NOVA: NoC-based Vector Unit for Mapping Attention Layers on a CNN Accelerator
Mohit Upadhyay, Rohan Juneja, Weng-Fai Wong, Li-Shiuan Peh
TL;DR
NOVA introduces a NoC-based vector unit that performs on-chip non-linear approximation for attention layers by broadcasting slope and bias values across a NoC, enabling efficient overlay on existing edge accelerators. By replacing per-PE LUT storage with a line NoC broadcast, NOVA achieves substantial area, power, and energy savings while maintaining 1-cycle latency for common breakpoints. The approach is demonstrated across REACT, TPU v3/v4, and NVDLA architectures, showing up to $37.8\times$ power savings and several-fold area benefits over traditional LUT-based approximators, with notable energy improvements for BERT-like workloads. The work highlights the practical potential of using NoC wires for non-linear function approximation in attention-heavy models at the edge, enabling transformer-style workloads on compact accelerators with minimal hardware overhead.
Abstract
Attention mechanisms are becoming increasingly popular, being used in neural network models in multiple domains such as natural language processing (NLP) and vision applications, especially at the edge. However, attention layers are difficult to map onto existing neuro accelerators since they have a much higher density of non-linear operations, which lead to inefficient utilization of today's vector units.

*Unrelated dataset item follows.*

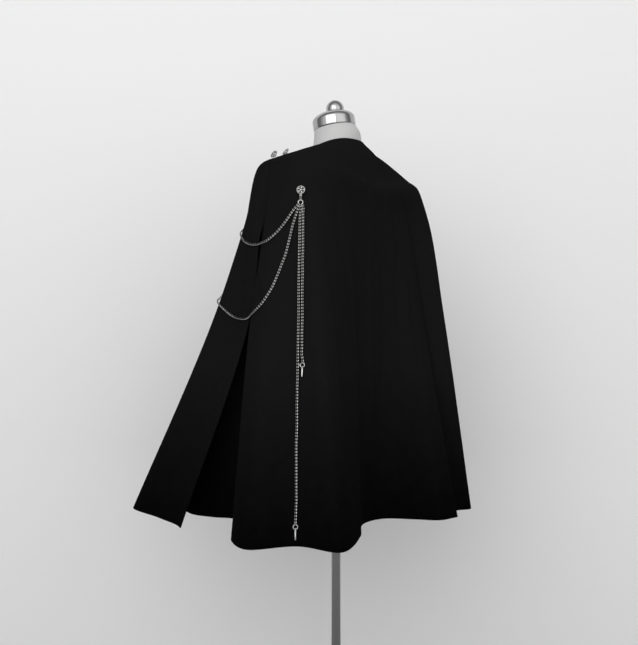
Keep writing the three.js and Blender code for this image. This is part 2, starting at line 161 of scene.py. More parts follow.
SHOULDERS = (
    Ring("neckline", 70, 62, 70, 4, 1411, 1435, 1385, 2.0, 9),
    Ring("slope", 134, 88, 102, 6, 1397, 1393, 1345, 1.9, 3),
    Ring("crest", 204, 103, 112, 6, 1363, 1343, 1318, 3.0, 7),
    Ring("brow", 206, 125, 116, 8, 1348, 1316, 1290, 3.7, 9),
)

TORSO = (
    Ring("blades", 186, 114, 112, 8, 1300, 1270, 1255, 2.6),
    Ring("underarm", 164, 110, 122, 4, 1235, 1215, 1205, 2.4),
    Ring("bust", 147, 104, 128, 0, 1170, 1165, 1170, 2.2),
    Ring("ribs", 126, 92, 108, 0, 1090, 1090, 1090, 2.1),
    Ring("waist", 112, 84, 90, 0, 1010, 1010, 1010, 2.0),
    Ring("belly", 138, 92, 102, 0, 915, 915, 915, 2.0),
    Ring("hip", 164, 98, 110, 0, 825, 825, 825, 2.1),
    Ring("seat", 164, 96, 108, 0, 765, 765, 765, 2.1),
    Ring("bottom", 152, 88, 100, 0, 740, 740, 740, 2.1),
)

NECK = (
    Ring("crown", 49, 49, 49, -3.7, 1472, 1478.6, 1465.4, 2.0, -4.1),
    Ring("throat", 55, 54, 56, 4, 1452, 1461, 1440, 2.0, -1),
    Ring("root", 59, 57, 60, 4, 1432, 1446, 1410, 2.0, 2),
)

BACK_FOLDS = (
    Fold("hidden edge", -34, 168, -88, 195, -150, 222, -300, 552, 0, 3),
    Fold("under wing", -26, 186, -78, 208, -125, 234, -245, 552, 0, 3),
    Fold("wing shade", -16, 203, -56, 204, -84, 222, -185, 553, 0, 3),
    Fold("slit valley", -9, 209, -34, 203, -50, 210, -122, 556, 0, 4),
    Fold("left crest front", -3, 219, -6, 258, -17, 335, 12, 550, 0, 4),
    Fold("left crest", 8, 221, 24, 276, 42, 352, 78, 548, 0, 4),
    Fold("left dip", 22, 213, 66, 240, 96, 272, 146, 552, 0, 4),
    Fold("left back crest", 42, 178, 108, 206, 154, 236, 232, 548, 0, 4),
    Fold("crest flank", 58, 112, 124, 116, 148, 124, 186, 552, 0, 4),
    Fold("back valley left", 76, 55, 128, 54, 127, 50, 127, 556, 0, 4),
    Fold("back valley", 90, 0, 129, 0, 124, 4, 117, 557, 0.4, 4),
    Fold("back valley right", 100, -45, 129, -42, 128, -34, 126, 557, 0.8, 4),
    Fold("right flank", 107, -75, 128, -80, 142, -78, 176, 556, 1, 4),
    Fold("right crest", 112, -92, 128, -108, 154, -114, 220, 555, 1, 3),
    Fold("back free edge", 117, -106, 127, -137, 156, -167, 233, 556, 1, 0),
)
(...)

This work introduces NOVA, a NoC-based Vector Unit that can perform non-linear operations within the NoC of the accelerators, and can be overlaid onto existing neuro accelerators to map attention layers at the edge. Our results show that the NOVA architecture is up to 37.8x more power-efficient than state-of-the-art hardware approximators when running existing attention-based neural networks.